*WHAT THIS TASK INVOLVES*. Reproduce the material that follows, please, but only from its first line to the line containing "of the underside.", inclusive.

*DATASET EXCERPT*.
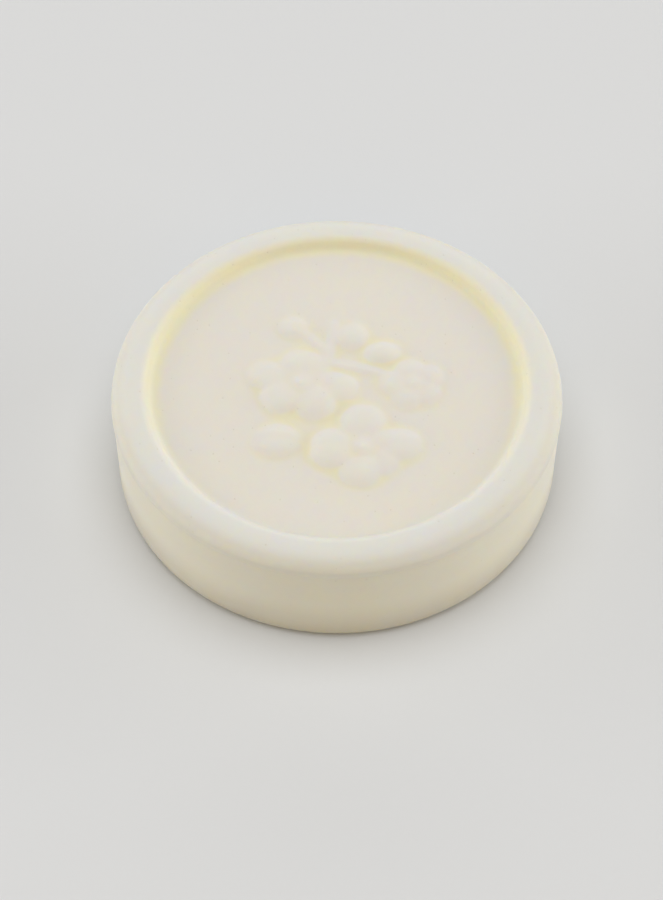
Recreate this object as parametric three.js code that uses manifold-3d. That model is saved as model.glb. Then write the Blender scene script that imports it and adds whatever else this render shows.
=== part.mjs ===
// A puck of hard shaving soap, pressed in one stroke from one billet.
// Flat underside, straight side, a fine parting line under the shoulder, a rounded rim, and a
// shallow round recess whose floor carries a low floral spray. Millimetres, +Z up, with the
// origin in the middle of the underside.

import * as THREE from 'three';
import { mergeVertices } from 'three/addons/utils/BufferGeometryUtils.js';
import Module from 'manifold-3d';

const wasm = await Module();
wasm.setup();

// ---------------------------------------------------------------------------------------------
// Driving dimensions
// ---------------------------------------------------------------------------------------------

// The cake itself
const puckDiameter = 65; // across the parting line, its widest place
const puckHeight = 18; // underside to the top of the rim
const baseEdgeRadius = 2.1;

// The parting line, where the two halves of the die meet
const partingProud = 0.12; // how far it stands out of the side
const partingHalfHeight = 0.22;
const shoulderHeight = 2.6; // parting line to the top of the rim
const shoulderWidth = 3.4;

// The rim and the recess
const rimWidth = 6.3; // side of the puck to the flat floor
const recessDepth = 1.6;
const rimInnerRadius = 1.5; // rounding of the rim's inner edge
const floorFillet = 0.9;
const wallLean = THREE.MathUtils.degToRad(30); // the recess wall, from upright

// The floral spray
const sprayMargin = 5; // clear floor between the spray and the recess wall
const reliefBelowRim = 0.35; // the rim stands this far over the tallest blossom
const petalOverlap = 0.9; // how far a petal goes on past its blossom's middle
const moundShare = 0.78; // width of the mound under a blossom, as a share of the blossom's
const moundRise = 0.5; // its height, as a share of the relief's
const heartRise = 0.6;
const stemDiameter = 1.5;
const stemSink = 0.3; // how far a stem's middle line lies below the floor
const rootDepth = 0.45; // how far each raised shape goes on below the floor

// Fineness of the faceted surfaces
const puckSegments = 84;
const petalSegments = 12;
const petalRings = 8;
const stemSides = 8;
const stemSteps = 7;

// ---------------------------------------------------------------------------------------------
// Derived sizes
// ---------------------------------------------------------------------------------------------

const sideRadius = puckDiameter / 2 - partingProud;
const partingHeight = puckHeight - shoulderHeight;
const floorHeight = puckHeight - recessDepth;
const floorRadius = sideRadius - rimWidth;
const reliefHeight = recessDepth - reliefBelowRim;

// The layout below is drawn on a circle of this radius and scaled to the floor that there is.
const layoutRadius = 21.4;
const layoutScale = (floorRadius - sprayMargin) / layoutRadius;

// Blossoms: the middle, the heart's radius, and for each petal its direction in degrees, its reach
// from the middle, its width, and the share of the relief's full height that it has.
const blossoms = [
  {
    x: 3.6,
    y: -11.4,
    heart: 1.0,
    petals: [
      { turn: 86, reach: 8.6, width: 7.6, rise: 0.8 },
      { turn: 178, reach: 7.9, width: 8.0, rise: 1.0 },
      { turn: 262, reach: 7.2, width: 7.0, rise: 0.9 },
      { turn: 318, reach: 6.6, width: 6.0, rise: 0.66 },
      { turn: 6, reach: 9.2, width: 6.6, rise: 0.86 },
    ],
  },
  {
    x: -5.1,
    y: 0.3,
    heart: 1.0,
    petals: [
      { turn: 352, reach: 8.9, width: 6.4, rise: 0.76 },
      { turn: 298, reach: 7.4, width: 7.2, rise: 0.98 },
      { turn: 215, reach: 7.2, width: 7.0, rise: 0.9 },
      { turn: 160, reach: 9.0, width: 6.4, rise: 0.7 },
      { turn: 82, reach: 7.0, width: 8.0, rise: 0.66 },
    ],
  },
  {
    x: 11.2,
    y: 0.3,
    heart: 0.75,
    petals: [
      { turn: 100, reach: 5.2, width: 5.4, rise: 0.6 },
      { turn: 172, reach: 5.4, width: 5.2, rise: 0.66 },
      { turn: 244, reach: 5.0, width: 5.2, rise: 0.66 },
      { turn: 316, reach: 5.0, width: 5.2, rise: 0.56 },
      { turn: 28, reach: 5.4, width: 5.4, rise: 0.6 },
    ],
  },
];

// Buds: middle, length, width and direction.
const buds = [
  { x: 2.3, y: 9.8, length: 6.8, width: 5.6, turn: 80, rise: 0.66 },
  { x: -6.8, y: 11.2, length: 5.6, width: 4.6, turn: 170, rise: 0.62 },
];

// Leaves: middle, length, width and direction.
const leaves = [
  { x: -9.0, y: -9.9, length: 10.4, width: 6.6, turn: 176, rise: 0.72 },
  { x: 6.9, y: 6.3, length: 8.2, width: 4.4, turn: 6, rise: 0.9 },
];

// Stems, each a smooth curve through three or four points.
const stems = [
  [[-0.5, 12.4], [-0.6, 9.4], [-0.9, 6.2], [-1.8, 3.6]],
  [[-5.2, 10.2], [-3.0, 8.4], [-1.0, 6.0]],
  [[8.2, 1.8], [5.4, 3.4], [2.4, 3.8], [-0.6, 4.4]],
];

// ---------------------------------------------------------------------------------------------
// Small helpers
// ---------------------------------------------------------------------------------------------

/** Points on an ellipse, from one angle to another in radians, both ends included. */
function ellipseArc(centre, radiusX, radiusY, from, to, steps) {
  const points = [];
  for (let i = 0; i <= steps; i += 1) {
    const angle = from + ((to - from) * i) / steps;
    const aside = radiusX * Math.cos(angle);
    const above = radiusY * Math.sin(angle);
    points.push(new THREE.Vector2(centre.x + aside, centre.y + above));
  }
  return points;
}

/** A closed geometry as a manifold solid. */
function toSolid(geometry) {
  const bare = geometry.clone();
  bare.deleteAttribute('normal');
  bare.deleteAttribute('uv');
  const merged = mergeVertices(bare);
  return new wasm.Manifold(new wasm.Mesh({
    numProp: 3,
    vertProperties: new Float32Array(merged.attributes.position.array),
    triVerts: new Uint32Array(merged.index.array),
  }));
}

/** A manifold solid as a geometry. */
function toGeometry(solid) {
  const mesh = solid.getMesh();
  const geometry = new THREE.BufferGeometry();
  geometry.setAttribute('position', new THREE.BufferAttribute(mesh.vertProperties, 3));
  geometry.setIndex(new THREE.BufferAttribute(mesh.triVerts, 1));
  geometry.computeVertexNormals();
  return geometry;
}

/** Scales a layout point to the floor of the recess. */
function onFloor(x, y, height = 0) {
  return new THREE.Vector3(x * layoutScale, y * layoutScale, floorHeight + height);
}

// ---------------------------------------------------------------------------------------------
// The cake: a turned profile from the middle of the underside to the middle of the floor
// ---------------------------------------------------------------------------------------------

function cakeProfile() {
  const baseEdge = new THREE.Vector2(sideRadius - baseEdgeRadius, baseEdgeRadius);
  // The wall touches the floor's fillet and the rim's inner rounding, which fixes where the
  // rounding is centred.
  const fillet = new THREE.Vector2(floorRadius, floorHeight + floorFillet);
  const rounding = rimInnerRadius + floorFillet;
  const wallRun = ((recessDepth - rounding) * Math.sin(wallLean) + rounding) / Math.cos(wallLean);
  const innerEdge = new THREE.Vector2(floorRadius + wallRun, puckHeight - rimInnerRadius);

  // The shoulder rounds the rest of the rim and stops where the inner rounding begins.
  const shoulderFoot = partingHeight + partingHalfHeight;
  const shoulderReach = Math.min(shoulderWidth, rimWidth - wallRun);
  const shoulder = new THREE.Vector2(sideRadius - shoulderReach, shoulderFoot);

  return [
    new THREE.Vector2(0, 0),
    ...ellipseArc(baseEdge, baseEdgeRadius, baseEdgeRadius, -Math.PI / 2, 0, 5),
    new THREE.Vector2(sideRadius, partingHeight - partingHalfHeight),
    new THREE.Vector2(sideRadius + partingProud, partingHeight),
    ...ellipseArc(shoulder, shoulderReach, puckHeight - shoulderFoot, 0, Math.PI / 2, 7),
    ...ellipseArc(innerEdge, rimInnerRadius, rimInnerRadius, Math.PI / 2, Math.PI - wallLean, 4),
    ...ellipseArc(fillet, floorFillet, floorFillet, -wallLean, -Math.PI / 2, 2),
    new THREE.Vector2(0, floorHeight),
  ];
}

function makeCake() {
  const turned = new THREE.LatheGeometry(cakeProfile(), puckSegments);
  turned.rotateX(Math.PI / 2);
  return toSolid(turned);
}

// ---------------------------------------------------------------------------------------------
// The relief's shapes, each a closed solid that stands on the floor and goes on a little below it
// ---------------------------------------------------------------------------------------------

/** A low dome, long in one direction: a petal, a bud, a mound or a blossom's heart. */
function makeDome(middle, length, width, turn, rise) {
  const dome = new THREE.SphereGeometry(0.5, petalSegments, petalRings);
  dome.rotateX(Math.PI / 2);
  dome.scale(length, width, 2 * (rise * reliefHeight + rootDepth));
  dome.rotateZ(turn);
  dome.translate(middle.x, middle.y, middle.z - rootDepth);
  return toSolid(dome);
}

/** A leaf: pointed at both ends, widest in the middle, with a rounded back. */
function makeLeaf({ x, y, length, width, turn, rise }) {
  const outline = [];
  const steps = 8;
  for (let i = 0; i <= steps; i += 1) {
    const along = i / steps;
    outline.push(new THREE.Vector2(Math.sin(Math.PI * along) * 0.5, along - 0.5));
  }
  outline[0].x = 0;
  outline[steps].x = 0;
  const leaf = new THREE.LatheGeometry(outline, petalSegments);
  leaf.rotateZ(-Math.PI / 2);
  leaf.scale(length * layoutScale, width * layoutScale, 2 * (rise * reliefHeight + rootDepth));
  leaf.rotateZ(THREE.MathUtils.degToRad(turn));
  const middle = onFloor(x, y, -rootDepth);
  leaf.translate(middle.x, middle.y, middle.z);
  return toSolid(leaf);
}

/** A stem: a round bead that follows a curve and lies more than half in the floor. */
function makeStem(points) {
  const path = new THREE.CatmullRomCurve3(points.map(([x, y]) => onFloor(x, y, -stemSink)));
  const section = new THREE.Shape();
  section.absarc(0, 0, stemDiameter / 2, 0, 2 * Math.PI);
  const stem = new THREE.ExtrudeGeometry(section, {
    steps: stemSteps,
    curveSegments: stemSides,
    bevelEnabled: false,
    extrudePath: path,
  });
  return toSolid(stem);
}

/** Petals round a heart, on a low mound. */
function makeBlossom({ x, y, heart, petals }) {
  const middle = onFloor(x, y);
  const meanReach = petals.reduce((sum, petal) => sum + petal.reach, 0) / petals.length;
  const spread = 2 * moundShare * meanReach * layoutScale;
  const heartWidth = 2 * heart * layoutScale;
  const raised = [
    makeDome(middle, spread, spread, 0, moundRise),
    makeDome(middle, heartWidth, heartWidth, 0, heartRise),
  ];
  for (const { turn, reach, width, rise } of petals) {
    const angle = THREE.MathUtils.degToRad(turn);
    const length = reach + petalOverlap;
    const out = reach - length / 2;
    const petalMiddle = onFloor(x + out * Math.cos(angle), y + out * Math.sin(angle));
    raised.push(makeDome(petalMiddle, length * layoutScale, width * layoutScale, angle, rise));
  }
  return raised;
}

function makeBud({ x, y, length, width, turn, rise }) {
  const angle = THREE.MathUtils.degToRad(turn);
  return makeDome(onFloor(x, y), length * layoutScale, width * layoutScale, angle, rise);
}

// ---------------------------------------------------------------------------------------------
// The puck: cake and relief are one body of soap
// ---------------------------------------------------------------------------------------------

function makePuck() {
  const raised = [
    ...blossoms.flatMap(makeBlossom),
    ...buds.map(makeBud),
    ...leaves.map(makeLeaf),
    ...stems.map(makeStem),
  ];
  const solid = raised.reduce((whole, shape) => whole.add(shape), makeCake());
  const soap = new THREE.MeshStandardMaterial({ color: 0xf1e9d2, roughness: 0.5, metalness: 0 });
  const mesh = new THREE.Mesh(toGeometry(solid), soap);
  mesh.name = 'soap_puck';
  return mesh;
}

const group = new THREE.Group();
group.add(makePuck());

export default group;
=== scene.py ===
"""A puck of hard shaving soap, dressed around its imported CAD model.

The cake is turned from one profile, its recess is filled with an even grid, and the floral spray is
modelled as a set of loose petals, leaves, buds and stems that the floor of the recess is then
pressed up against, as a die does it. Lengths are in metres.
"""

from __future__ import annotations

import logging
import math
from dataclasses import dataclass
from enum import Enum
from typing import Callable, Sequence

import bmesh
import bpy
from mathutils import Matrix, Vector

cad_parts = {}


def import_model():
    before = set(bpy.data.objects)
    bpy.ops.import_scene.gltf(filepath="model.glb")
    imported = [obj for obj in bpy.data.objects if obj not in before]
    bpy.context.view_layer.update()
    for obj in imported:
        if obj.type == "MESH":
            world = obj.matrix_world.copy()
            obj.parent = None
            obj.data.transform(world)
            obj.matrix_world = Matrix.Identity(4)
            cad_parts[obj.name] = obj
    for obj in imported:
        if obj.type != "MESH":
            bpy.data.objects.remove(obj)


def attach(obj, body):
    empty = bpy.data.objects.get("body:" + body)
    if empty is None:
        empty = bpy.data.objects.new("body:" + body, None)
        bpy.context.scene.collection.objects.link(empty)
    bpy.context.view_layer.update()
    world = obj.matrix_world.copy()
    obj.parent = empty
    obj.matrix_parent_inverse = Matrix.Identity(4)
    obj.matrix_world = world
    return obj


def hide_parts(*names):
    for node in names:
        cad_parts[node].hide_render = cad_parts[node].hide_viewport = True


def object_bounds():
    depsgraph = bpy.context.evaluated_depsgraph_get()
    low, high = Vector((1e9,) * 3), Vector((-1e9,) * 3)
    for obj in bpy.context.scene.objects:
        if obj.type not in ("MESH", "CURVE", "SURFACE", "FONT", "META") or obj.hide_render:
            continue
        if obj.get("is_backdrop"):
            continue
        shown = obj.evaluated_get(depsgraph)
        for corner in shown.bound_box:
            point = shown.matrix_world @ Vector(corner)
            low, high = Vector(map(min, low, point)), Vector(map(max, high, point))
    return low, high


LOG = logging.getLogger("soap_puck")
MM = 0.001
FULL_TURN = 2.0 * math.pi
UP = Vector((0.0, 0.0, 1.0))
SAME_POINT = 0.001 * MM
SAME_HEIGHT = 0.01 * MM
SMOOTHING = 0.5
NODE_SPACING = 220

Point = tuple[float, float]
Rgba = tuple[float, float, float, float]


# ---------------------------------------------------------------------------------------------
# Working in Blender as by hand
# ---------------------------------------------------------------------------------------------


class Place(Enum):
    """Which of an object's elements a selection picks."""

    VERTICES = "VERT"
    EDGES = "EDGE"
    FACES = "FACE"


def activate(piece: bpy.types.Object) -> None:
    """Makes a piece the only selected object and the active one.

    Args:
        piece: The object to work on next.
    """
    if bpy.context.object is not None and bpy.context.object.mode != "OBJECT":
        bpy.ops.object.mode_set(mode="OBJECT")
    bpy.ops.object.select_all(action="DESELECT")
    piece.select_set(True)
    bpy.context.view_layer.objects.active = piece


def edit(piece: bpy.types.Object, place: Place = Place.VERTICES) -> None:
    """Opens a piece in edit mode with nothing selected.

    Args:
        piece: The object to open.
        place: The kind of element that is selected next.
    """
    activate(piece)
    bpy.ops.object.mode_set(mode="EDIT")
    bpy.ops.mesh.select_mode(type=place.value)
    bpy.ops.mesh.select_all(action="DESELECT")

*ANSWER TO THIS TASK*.
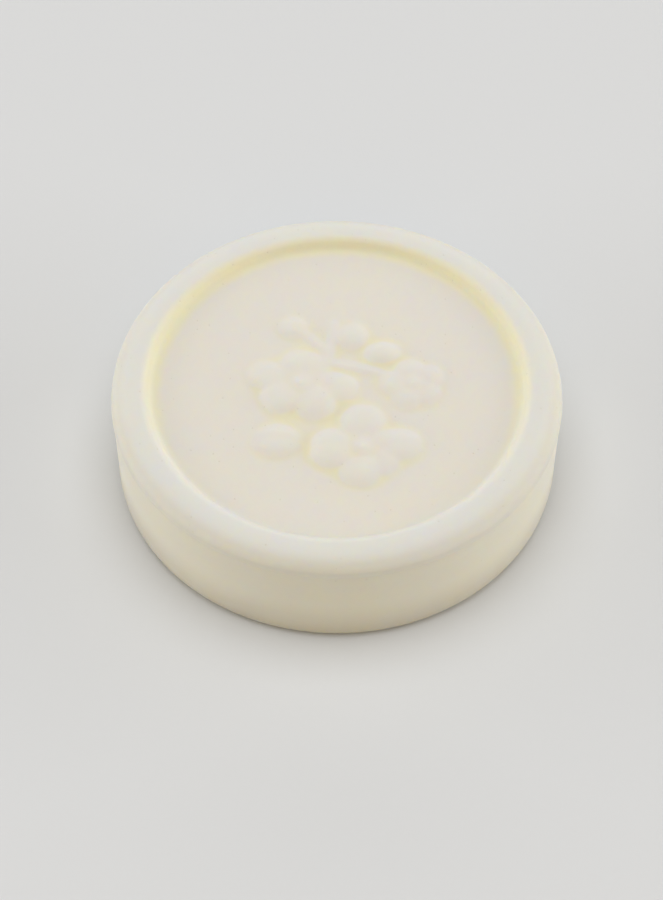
Recreate this object as parametric three.js code that uses manifold-3d. That model is saved as model.glb. Then write the Blender scene script that imports it and adds whatever else this render shows.
=== part.mjs ===
// A puck of hard shaving soap, pressed in one stroke from one billet.
// Flat underside, straight side, a fine parting line under the shoulder, a rounded rim, and a
// shallow round recess whose floor carries a low floral spray. Millimetres, +Z up, with the
// origin in the middle of the underside.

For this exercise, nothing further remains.